Ziemlich preisverdächtig scheint Lukas Sam Schreibers Audio-Dokumentation »Aitutaki Blues«. Gemeinsam mit seiner Mutter, der Kölner Schriftstellerin Claudia Schreiber, geht der junge Autor hier mit dem Thema Alzheimer um. Eine berührende Krankheitsgeschichte aus erster Hand. Denn Claudia Schreiber selbst ist die Protagonistin: Mit Anfang 60 erhält sie die niederschmetternde Diagnose. Und der Sohn hilft ihr nun dabei, sich ihren großen Traum von einer Fahrt in die Südsee noch zu erfüllen.

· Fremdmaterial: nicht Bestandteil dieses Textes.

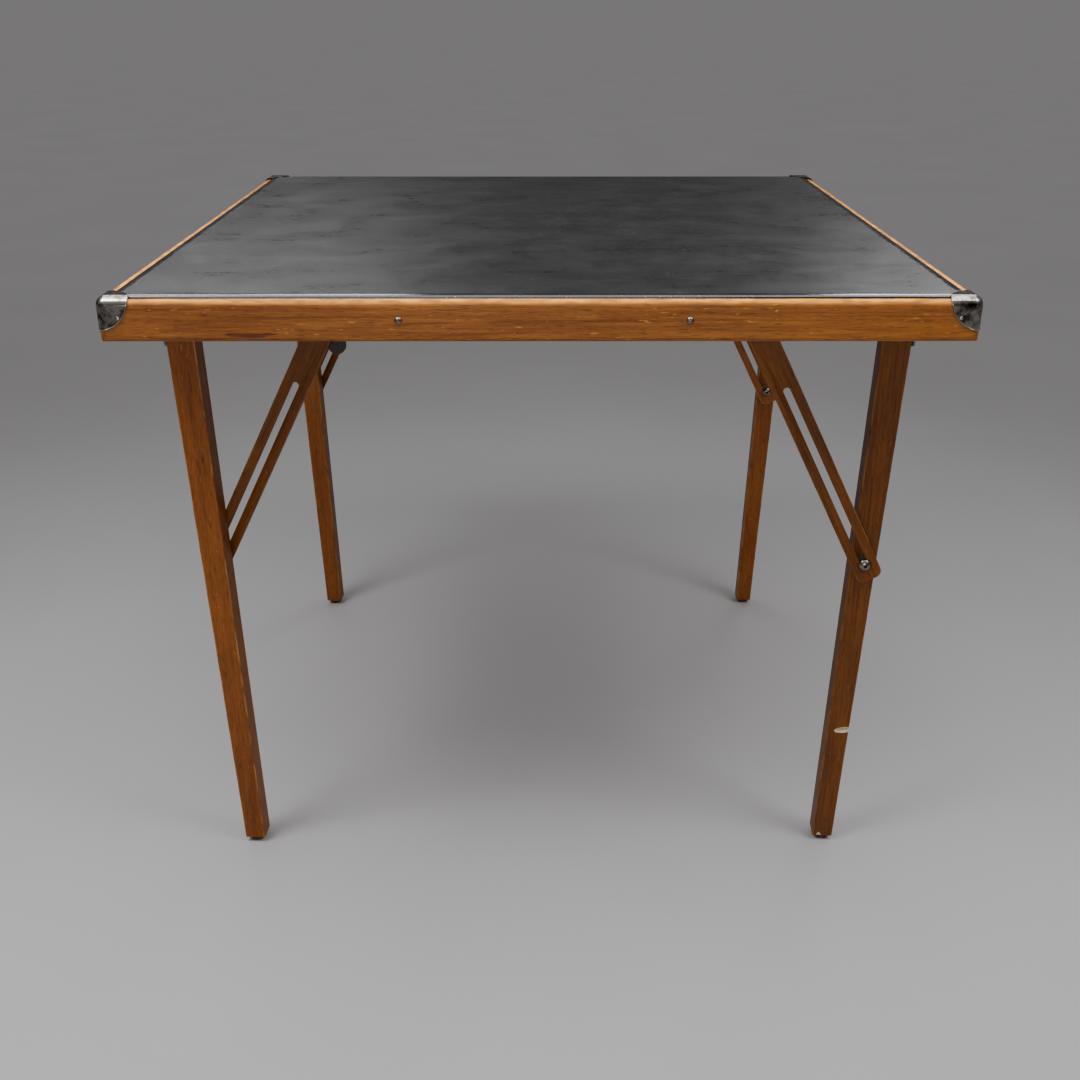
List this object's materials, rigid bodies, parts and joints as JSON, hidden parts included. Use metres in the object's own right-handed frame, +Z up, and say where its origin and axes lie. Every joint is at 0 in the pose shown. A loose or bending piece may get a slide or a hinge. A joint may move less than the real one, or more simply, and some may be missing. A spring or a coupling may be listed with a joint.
{
  "type": "folding card table",
  "caption": "Square folding card table: black leathercloth top in a wooden frame with metal corner caps, tapered folding legs and slotted wooden braces.",
  "frame": {"origin": "on the floor under the middle of the top", "axes": "+Z up, -Y towards the front rail that the picture shows, +X to the viewer's right"},
  "size_m": [0.8668, 0.8688, 0.7118],
  "materials": {
    "leathercloth": "semi-gloss coated cloth",
    "rail_wood": "varnished, worn at the edges",
    "leg_wood": "varnished, darker and redder than the rails",
    "brace_wood": "varnished, worn at the edges",
    "hidden_wood": "bare",
    "nickel": "dulled nickel plate",
    "steel": "dull plated steel",
    "bracket_steel": "dull pressed steel",
    "dark_steel": "blackened",
    "glide": "dark reddish brown"
  },
  "bodies": {
    "tabletop": {"top_board": "hidden_wood", "top_cover": "leathercloth", "rail_front": "rail_wood", "rail_right": "rail_wood", "rail_back": "rail_wood", "rail_left": "rail_wood", "corner_cap_front_left": "nickel", "corner_cap_front_right": "nickel", "corner_cap_back_right": "nickel", "corner_cap_back_left": "nickel", "cap_nails": "nickel", "batten_left": "hidden_wood", "batten_right": "hidden_wood", "corner_blocks": "hidden_wood", "rail_screws": "nickel", "bracket_screws": "steel", "hanger_screws": "steel", "leg_pivot_bolts": "steel", "brace_pivot_bolts": "steel", "leg_bracket_front_left": "bracket_steel", "hinge_block_front_left": "hidden_wood", "brace_hanger_front_left": "dark_steel", "leg_bracket_front_right": "bracket_steel", "hinge_block_front_right": "hidden_wood", "brace_hanger_front_right": "dark_steel", "leg_bracket_back_left": "bracket_steel", "hinge_block_back_left": "hidden_wood", "brace_hanger_back_left": "dark_steel", "leg_bracket_back_right": "bracket_steel", "hinge_block_back_right": "hidden_wood", "brace_hanger_back_right": "dark_steel"},
    "front_left_leg": {"leg_front_left": "leg_wood", "glide_front_left": "glide"},
    "front_left_brace": {"brace_front_left": "brace_wood"},
    "front_left_slider": {"slot_screw_front_left": "steel", "slot_washer_front_left": "steel"},
    "front_right_leg": {"leg_front_right": "leg_wood", "glide_front_right": "glide"},
    "front_right_brace": {"brace_front_right": "brace_wood"},
    "front_right_slider": {"slot_screw_front_right": "steel", "slot_washer_front_right": "steel"},
    "back_left_leg": {"leg_back_left": "leg_wood", "glide_back_left": "glide"},
    "back_left_brace": {"brace_back_left": "brace_wood"},
    "back_left_slider": {"slot_screw_back_left": "steel", "slot_washer_back_left": "steel"},
    "back_right_leg": {"leg_back_right": "leg_wood", "glide_back_right": "glide"},
    "back_right_brace": {"brace_back_right": "brace_wood"},
    "back_right_slider": {"slot_screw_back_right": "steel", "slot_washer_back_right": "steel"}
  },
  "joints": [
    {"name": "front_left_leg_fold", "type": "hinge", "parent": "tabletop", "child": "front_left_leg", "pos_m": [-0.379, -0.331, 0.682], "axis": [-0.0615, -0.9981, 0], "range_deg": [0, 88.15]},
    {"name": "front_left_brace_swing", "type": "hinge", "parent": "tabletop", "child": "front_left_brace", "pos_m": [-0.21821, -0.32317, 0.682], "axis": [-0.0615, -0.9981, 0], "range_deg": [0, 117.05]},
    {"name": "front_left_screw_slide", "type": "slide", "parent": "front_left_brace", "child": "front_left_slider", "axis": [0.4537, -0.0279, 0.8907], "range_m": [0, 0.19604]},
    {"name": "front_right_leg_fold", "type": "hinge", "parent": "tabletop", "child": "front_right_leg", "pos_m": [0.379, -0.331, 0.682], "axis": [0.0615, 0.9981, 0], "range_deg": [0, 88.15]},
    {"name": "front_right_brace_swing", "type": "hinge", "parent": "tabletop", "child": "front_right_brace", "pos_m": [0.21821, -0.33883, 0.682], "axis": [0.0615, 0.9981, 0], "range_deg": [0, 117.05]},
    {"name": "front_right_screw_slide", "type": "slide", "parent": "front_right_brace", "child": "front_right_slider", "axis": [-0.4537, 0.0279, 0.8907], "range_m": [0, 0.19604]},
    {"name": "back_left_leg_fold", "type": "hinge", "parent": "tabletop", "child": "back_left_leg", "pos_m": [-0.379, 0.331, 0.682], "axis": [-0.0615, -0.9981, 0], "range_deg": [0, 88.15]},
    {"name": "back_left_brace_swing", "type": "hinge", "parent": "tabletop", "child": "back_left_brace", "pos_m": [-0.21821, 0.33883, 0.682], "axis": [-0.0615, -0.9981, 0], "range_deg": [0, 117.05]},
    {"name": "back_left_screw_slide", "type": "slide", "parent": "back_left_brace", "child": "back_left_slider", "axis": [0.4537, -0.0279, 0.8907], "range_m": [0, 0.19604]},
    {"name": "back_right_leg_fold", "type": "hinge", "parent": "tabletop", "child": "back_right_leg", "pos_m": [0.379, 0.331, 0.682], "axis": [0.0615, 0.9981, 0], "range_deg": [0, 88.15]},
    {"name": "back_right_brace_swing", "type": "hinge", "parent": "tabletop", "child": "back_right_brace", "pos_m": [0.21821, 0.32317, 0.682], "axis": [0.0615, 0.9981, 0], "range_deg": [0, 117.05]},
    {"name": "back_right_screw_slide", "type": "slide", "parent": "back_right_brace", "child": "back_right_slider", "axis": [-0.4537, 0.0279, 0.8907], "range_m": [0, 0.19604]}
  ],
  "couplings": [
    {"joint": "front_left_brace_swing", "follows": "front_left_leg_fold", "ratio": 1.3277},
    {"joint": "front_left_screw_slide", "follows": "front_left_leg_fold", "m_per_rad": 0.12741},
    {"joint": "front_right_brace_swing", "follows": "front_right_leg_fold", "ratio": 1.3277},
    {"joint": "front_right_screw_slide", "follows": "front_right_leg_fold", "m_per_rad": 0.12741},
    {"joint": "back_left_brace_swing", "follows": "back_left_leg_fold", "ratio": 1.3277},
    {"joint": "back_left_screw_slide", "follows": "back_left_leg_fold", "m_per_rad": 0.12741},
    {"joint": "back_right_brace_swing", "follows": "back_right_leg_fold", "ratio": 1.3277},
    {"joint": "back_right_screw_slide", "follows": "back_right_leg_fold", "m_per_rad": 0.12741}
  ]
}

Auf der Reise schalten die beiden immer wieder das Aufnahmegerät ein – wenn sie sehr ehrlich über die Krankheit sprechen, über ihre Gefühle, Freuden und Ängste. Wenn sie über all das reden, was uns zu denen macht, die wir sind. Nach der Heimkehr schneidet Lukas Sam Schreiber aus dem rund zwölf Stunden umfassenden O-Ton-Material seinen siebenteiligen Podcast »Aitutaki Blues« und ist glücklich über die Reaktionen, die er seither erfahren hat. Besonders gefreut habe ihn die E-Mail einer Pflegekraft, die seit elf Jahren mit Demenz-Erkrankten arbeite: Erst durch unseren »Aitutaki Blues« habe sie verstanden, wie die Betroffenen sich wirklich fühlen.

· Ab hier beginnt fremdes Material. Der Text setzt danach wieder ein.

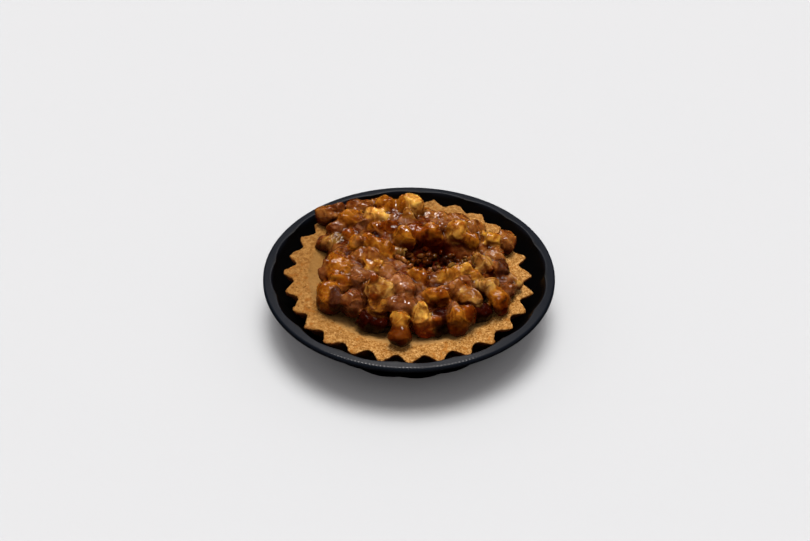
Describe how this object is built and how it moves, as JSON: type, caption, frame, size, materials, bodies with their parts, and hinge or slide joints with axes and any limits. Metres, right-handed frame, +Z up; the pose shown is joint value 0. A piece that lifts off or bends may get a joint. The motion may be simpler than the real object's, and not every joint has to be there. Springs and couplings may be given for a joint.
{
  "type": "caramel walnut tart",
  "caption": "Round fluted shortcrust tart heaped with walnut pieces in glossy caramel, standing in its thin black lobed case.",
  "frame": {"origin": "middle of the flat underside of the case", "axes": "+Z up out of the tart; -Y faces the camera of the picture; +X to its right"},
  "size_m": [0.095, 0.095, 0.0304],
  "materials": {
    "case_plastic": "thin black moulded plastic with a soft sheen",
    "shortcrust": "baked golden-tan pastry, sandy and matt, smoother inside the rim",
    "caramel_walnut": "walnut pieces under a glossy amber and brown caramel coat"
  },
  "bodies": {
    "root": {"tart_case": "case_plastic", "crust": "shortcrust", "walnut_heap": "caramel_walnut"}
  },
  "joints": []
}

Beim Stöbern durch die 27 ausgewählten Angebote beeindrucken die oft sehr aufwändigen Recherchen, die den Podcasts zugrundeliegen: Unter dem Titel »Breitscheidplatz« wird da etwa der Frage nachgegangen, was bei dem islamistischen Anschlag in Berlin wirklich passiert ist, und ob er hätte verhindert werden können. Ein anderer Podcast beschreibt in zwölf Folgen das Leben von Mohamedou Slahi, der von den USA unter Terrorverdacht inhaftiert und gefoltert wurde – zu hören ist unter anderem ein Gespräch zwischen dem Opfer und seinem Peiniger.

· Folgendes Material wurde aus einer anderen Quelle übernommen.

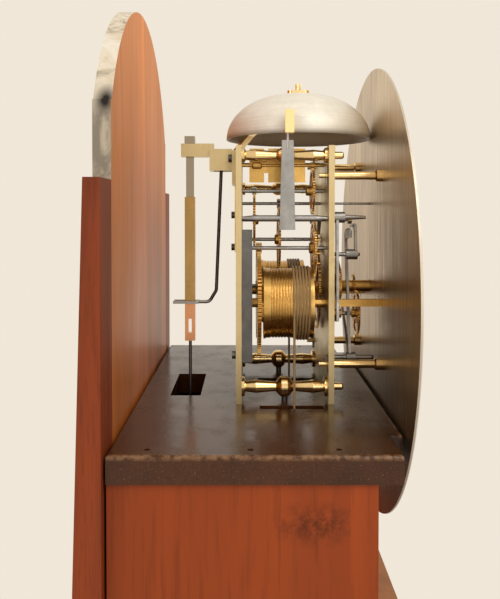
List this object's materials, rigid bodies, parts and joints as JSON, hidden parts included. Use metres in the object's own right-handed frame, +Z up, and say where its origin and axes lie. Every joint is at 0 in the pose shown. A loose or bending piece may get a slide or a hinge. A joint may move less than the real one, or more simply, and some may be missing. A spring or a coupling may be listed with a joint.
{
  "type": "longcase clock",
  "caption": "Tall case clock with its hood off: arched backboard, seat board, brass striking movement with bell, round dial, pendulum, weights, trunk with a door, and a plinth.",
  "frame": {"origin": "centre of the footprint on the floor", "axes": "+Z up, dial faces -Y, X across the clock with +X on the right seen from the front"},
  "size_m": [0.408, 0.2104, 1.8418],
  "materials": {
    "oak_board": "worn varnish",
    "mahogany": "polished",
    "seat_wood": "dark waxed",
    "plate_brass": "satin",
    "polished_brass": "polished",
    "wheel_brass": "turned",
    "bell_metal": "grey turned bell metal",
    "dial_brass": "silvered front, scraped brass behind",
    "steel": "worked steel",
    "blue_steel": "blued",
    "lead_weight": "cast",
    "bob_brass": "lacquered",
    "gut_line": "twisted line"
  },
  "bodies": {
    "clock": {"backboard": "oak_board", "backboard_strips": "mahogany", "trunk_sides": "mahogany", "trunk_front_frame": "mahogany", "throat_moulding": "mahogany", "base_moulding": "mahogany", "base_front_panel": "mahogany", "base_sides": "mahogany", "skirting": "mahogany", "door_hinge_case_leaves": "polished_brass", "seat_board": "seat_wood", "back_plate": "plate_brass", "front_plate": "plate_brass", "pillars": "polished_brass", "taper_pins": "steel", "dial_feet": "polished_brass", "back_cock": "polished_brass", "bell_stand": "polished_brass", "bell": "bell_metal", "hammer_spring": "steel", "steel_screws": "steel", "dial": "dial_brass", "front_studs": "steel"},
    "door": {"trunk_door": "mahogany", "door_hinge_door_leaves": "polished_brass", "door_lock": "polished_brass"},
    "going_weight": {"going_weight": "lead_weight", "going_line": "gut_line"},
    "going_pulley": {"going_pulley": "polished_brass"},
    "going_barrel": {"going_barrel": "wheel_brass", "going_line_turns": "gut_line"},
    "strike_weight": {"strike_weight": "lead_weight", "strike_line": "gut_line"},
    "strike_pulley": {"strike_pulley": "polished_brass"},
    "strike_barrel": {"strike_barrel": "wheel_brass", "strike_line_turns": "gut_line"},
    "third_wheel": {"third_wheel": "wheel_brass"},
    "going_great_wheel": {"going_great_wheel": "wheel_brass"},
    "centre_wheel": {"centre_wheel": "wheel_brass"},
    "escape_wheel": {"escape_wheel": "wheel_brass", "seconds_hand": "blue_steel"},
    "warning_wheel": {"warning_wheel": "wheel_brass"},
    "strike_great_wheel": {"strike_great_wheel": "wheel_brass"},
    "pin_wheel": {"pin_wheel": "wheel_brass"},
    "pallet_wheel": {"pallet_wheel": "wheel_brass"},
    "fly": {"fly": "wheel_brass"},
    "cannon": {"cannon_wheel": "wheel_brass", "minute_hand": "blue_steel"},
    "minute_wheel": {"minute_wheel": "wheel_brass"},
    "hour_wheel": {"hour_wheel": "wheel_brass", "hour_hand": "blue_steel"},
    "date_wheel": {"date_wheel": "wheel_brass"},
    "pendulum": {"pendulum_block": "polished_brass", "pendulum_rod": "steel", "pendulum_bob": "bob_brass"},
    "pallets": {"pallets_and_crutch": "steel"},
    "hammer": {"hammer": "steel"},
    "rack": {"rack": "steel"},
    "rack_hook": {"rack_hook": "steel"},
    "lifting_piece": {"lifting_piece": "steel"}
  },
  "joints": [
    {"name": "door_hinge", "type": "hinge", "parent": "clock", "child": "door", "pos_m": [0.1121, -0.068, 0.959], "axis": [0, 0, 1], "range_deg": [0, 110]},
    {"name": "going_weight_slide", "type": "slide", "parent": "clock", "child": "going_weight", "axis": [0, 0, 1], "range_m": [-0.24, 0.77], "deforming": ["going_line"]},
    {"name": "going_barrel_turn", "type": "hinge", "parent": "clock", "child": "going_barrel", "pos_m": [0.041, -0.0108, 1.6279], "axis": [0, 1, 0], "range_deg": [-1063, 3408]},
    {"name": "going_pulley_turn", "type": "hinge", "parent": "going_weight", "child": "going_pulley", "pos_m": [0.0395, -0.0237, 0.673], "axis": [0, 1, 0], "range_deg": [-565, 1810]},
    {"name": "strike_weight_slide", "type": "slide", "parent": "clock", "child": "strike_weight", "axis": [0, 0, 1], "range_m": [-0.24, 0.77], "deforming": ["strike_line"]},
    {"name": "strike_barrel_turn", "type": "hinge", "parent": "clock", "child": "strike_barrel", "pos_m": [-0.041, -0.0108, 1.6279], "axis": [0, 1, 0], "range_deg": [-1063, 3408]},
    {"name": "strike_pulley_turn", "type": "hinge", "parent": "strike_weight", "child": "strike_pulley", "pos_m": [-0.0913, -0.0226, 0.673], "axis": [0, 1, 0], "range_deg": [-1810, 565]},
    {"name": "third_wheel_turn", "type": "hinge", "parent": "clock", "child": "third_wheel", "pos_m": [0.004, -0.0108, 1.672], "axis": [0, 1, 0], "continuous": true},
    {"name": "centre_wheel_turn", "type": "hinge", "parent": "clock", "child": "centre_wheel", "pos_m": [0, -0.0108, 1.636], "axis": [0, 1, 0], "continuous": true},
    {"name": "going_great_wheel_turn", "type": "hinge", "parent": "clock", "child": "going_great_wheel", "pos_m": [0.041, -0.0108, 1.6279], "axis": [0, 1, 0], "continuous": true},
    {"name": "escape_wheel_turn", "type": "hinge", "parent": "clock", "child": "escape_wheel", "pos_m": [0, -0.0108, 1.6999], "axis": [0, 1, 0], "continuous": true},
    {"name": "warning_wheel_turn", "type": "hinge", "parent": "clock", "child": "warning_wheel", "pos_m": [-0.027, -0.0108, 1.7088], "axis": [0, 1, 0], "continuous": true},
    {"name": "pallet_wheel_turn", "type": "hinge", "parent": "clock", "child": "pallet_wheel", "pos_m": [-0.027, -0.0108, 1.6876], "axis": [0, 1, 0], "continuous": true},
    {"name": "pin_wheel_turn", "type": "hinge", "parent": "clock", "child": "pin_wheel", "pos_m": [-0.038, -0.0108, 1.66725], "axis": [0, 1, 0], "continuous": true},
    {"name": "strike_great_wheel_turn", "type": "hinge", "parent": "clock", "child": "strike_great_wheel", "pos_m": [-0.041, -0.0108, 1.6279], "axis": [0, 1, 0], "continuous": true},
    {"name": "fly_turn", "type": "hinge", "parent": "clock", "child": "fly", "pos_m": [-0.03, -0.0108, 1.7274], "axis": [0, 1, 0], "continuous": true},
    {"name": "minute_hand_turn", "type": "hinge", "parent": "clock", "child": "cannon", "pos_m": [0, -0.0608, 1.636], "axis": [0, 1, 0], "continuous": true},
    {"name": "minute_wheel_turn", "type": "hinge", "parent": "clock", "child": "minute_wheel", "pos_m": [-0.016, -0.0608, 1.6168], "axis": [0, 1, 0], "continuous": true},
    {"name": "hour_wheel_turn", "type": "hinge", "parent": "clock", "child": "hour_wheel", "pos_m": [0, -0.0608, 1.636], "axis": [0, 1, 0], "continuous": true},
    {"name": "date_wheel_turn", "type": "hinge", "parent": "clock", "child": "date_wheel", "pos_m": [-0.016, -0.0608, 1.6168], "axis": [0, 1, 0], "continuous": true},
    {"name": "pendulum_swing", "type": "hinge", "parent": "clock", "child": "pendulum", "pos_m": [0, 0.0542, 1.736], "axis": [0, 1, 0], "range_deg": [-2.5, 2.5]},
    {"name": "pallets_swing", "type": "hinge", "parent": "clock", "child": "pallets", "pos_m": [0, 0.0292, 1.73], "axis": [0, 1, 0], "range_deg": [-2.7, 2.7]},
    {"name": "hammer_swing", "type": "hinge", "parent": "clock", "child": "hammer", "pos_m": [-0.055, -0.0183, 1.6888], "axis": [0, 1, 0], "range_deg": [-14, 0], "stiffness_Nm_per_rad": 0.03, "springref_deg": 20.05},
    {"name": "rack_turn", "type": "hinge", "parent": "clock", "child": "rack", "pos_m": [-0.03, -0.0657, 1.586], "axis": [0, 1, 0], "range_deg": [-10.6, 0]},
    {"name": "rack_hook_turn", "type": "hinge", "parent": "clock", "child": "rack_hook", "pos_m": [-0.044, -0.0678, 1.663], "axis": [0, 1, 0], "range_deg": [-8, 0]},
    {"name": "lifting_piece_turn", "type": "hinge", "parent": "clock", "child": "lifting_piece", "pos_m": [-0.05, -0.0538, 1.6895], "axis": [0, 1, 0], "range_deg": [0, 8]}
  ],
  "couplings": [
    {"joint": "going_barrel_turn", "follows": "going_weight_slide", "rad_per_m": 77.22},
    {"joint": "going_pulley_turn", "follows": "going_weight_slide", "rad_per_m": 40.984},
    {"joint": "strike_barrel_turn", "follows": "strike_weight_slide", "rad_per_m": 77.22},
    {"joint": "strike_pulley_turn", "follows": "strike_weight_slide", "rad_per_m": -40.984},
    {"joint": "centre_wheel_turn", "follows": "third_wheel_turn", "ratio": -0.13333},
    {"joint": "going_great_wheel_turn", "follows": "third_wheel_turn", "ratio": 0.011111},
    {"joint": "escape_wheel_turn", "follows": "third_wheel_turn", "ratio": -8},
    {"joint": "pallet_wheel_turn", "follows": "warning_wheel_turn", "ratio": -0.125},
    {"joint": "pin_wheel_turn", "follows": "warning_wheel_turn", "ratio": 0.015625},
    {"joint": "strike_great_wheel_turn", "follows": "warning_wheel_turn", "ratio": -0.0014881},
    {"joint": "fly_turn", "follows": "warning_wheel_turn", "ratio": -8},
    {"joint": "minute_wheel_turn", "follows": "minute_hand_turn", "ratio": -0.5},
    {"joint": "hour_wheel_turn", "follows": "minute_hand_turn", "ratio": 0.083333},
    {"joint": "date_wheel_turn", "follows": "minute_hand_turn", "ratio": -0.041667},
    {"joint": "pallets_swing", "follows": "pendulum_swing", "ratio": 1.0563}
  ]
}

Ein gelungenes Beispiel bietet auch Alexander Gutsfeld, der in seinem fünfteiligen Podcast »Narcoland« für die Aachener Zeitung das Thema Crystal Meth im Dreiländereck angeht. Der junge Journalist reiste dazu etwa in ein Drogenlabor in Limburg und zu einem ehemaligen Meth-Koch nach Prag. »Das Coole am Podcast ist für mich, dass man vieles aus der eigenen Recherche miterzählen kann«, so Gutsfeld. Dinge, die in einer klassischen Printreportage nicht möglich seien. »Man kann sich ja über mehrere Folgen Zeit nehmen, seine Geschichte zu erzählen. Und anders als beispielsweise in einer Videoreportage kommt man beim Podcast sehr nah dran an seine Protagonisten.«
Wieder ganz andere Möglichkeiten der Vermittlung bietet Instagram. Genutzt werden sie etwa von der Bonner Historikerin Charlotte Jahnz, die den Account »Ich bin nicht Sophie Scholl« ins Leben gerufen hat und mittlerweile mit zwei Mitstreiterinnen betreibt. Ursprünglich als kritische Reaktion auf das Insta-Projekt »Ich bin Sophie Scholl« des Bayerischen Rundfunk und des Südwestdeutschen Rundfunk entstanden, läuft der Kanal inzwischen gelöst davon weiter und bringt den Followern sachlich und packend zugleich das Unfassbare nahe. In den Posts kommen die Schicksale vieler, auch unbekannter Widerstandskämpfer*innen aus der NS-Zeit zur Sprache. Und immer wieder wird die Maschinerie des Folterns und Mordens beschrieben. Zum Beispiel mit Blick auf den Alltag im Konzentrationslager Sachsenhausen, wo Häftlinge auf einer speziellen Teststrecke Tag für Tag 48 Kilometer zurücklegen mussten, um Schuhe zu »testen«.
Podcasts und Instagram-Accounts gehören mittlerweile zu etablierten Größen beim Grimme Online Award – dies zeigen auch die Nominierungen. Für die Zukunft hoffen die Experten nun auf mehr Mut zum Experiment – auf Plattformen wie TikTok etwa. Auch frische Ideen, wie man sich Virtual- oder Augmented Reality publizistisch zunutze machen kann, wären wünschenswert – denn die hätten 2022 bedauerlicherweise gefehlt.